Flowers amended their Brass in Concert programme to shed the real duds and replace them with something better suited to their talents to come 6th, whilst Redbridge finally showed their true quality with the most innovative programme of the day – played at a standard worthy of their reigning champion status.
Different
Woodfalls tried something very different to open at least, but perhaps didn’t build on their innovation to end in 8th whilst Hatfield’s reluctance to try and perform repertoire with at least one foot in the 21st century proved costly, despite featuring two cracking soloists in David Belshaw and the Geoff Dove prize winner, Miles Davison.

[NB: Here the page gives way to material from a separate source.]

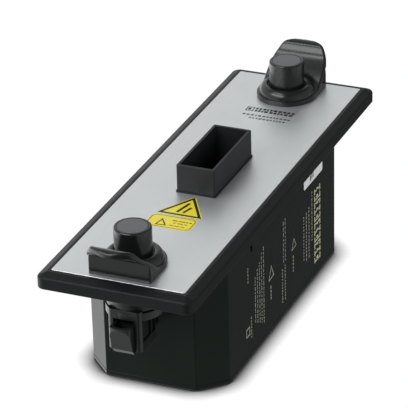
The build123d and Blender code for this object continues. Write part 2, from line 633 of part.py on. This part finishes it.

Miles better: Miles Davison won the Geoff Dove Soloist Award
The contest was rounded off with a highly entertaining set by EYMS, that perhaps deserved better reward than coming 7th, and a typical Wingates programme of contrasts and dichotomies, which came 3rd but on another day could have won it. It was a podium finish snatched from the jaws of entertainment victory.
Results
Come the final results and Desford had done just enough once again to take the Butlins title, Hepworth, rued an other missed opportunity to end in second place and Redbridge will have known that they had left themselves too much to do to retain their crown.
GUS was solid if little uninspired in 4th, EYMS, disappointed in 5th, Flowers pleased at 6th, Wingates a touch bemused at 7th. After that it went to form.
A win is a win though – and Desford won’t complain at that. The history books only recall the names of the winners and not the margins of victory. All that matter is that they are champions once more.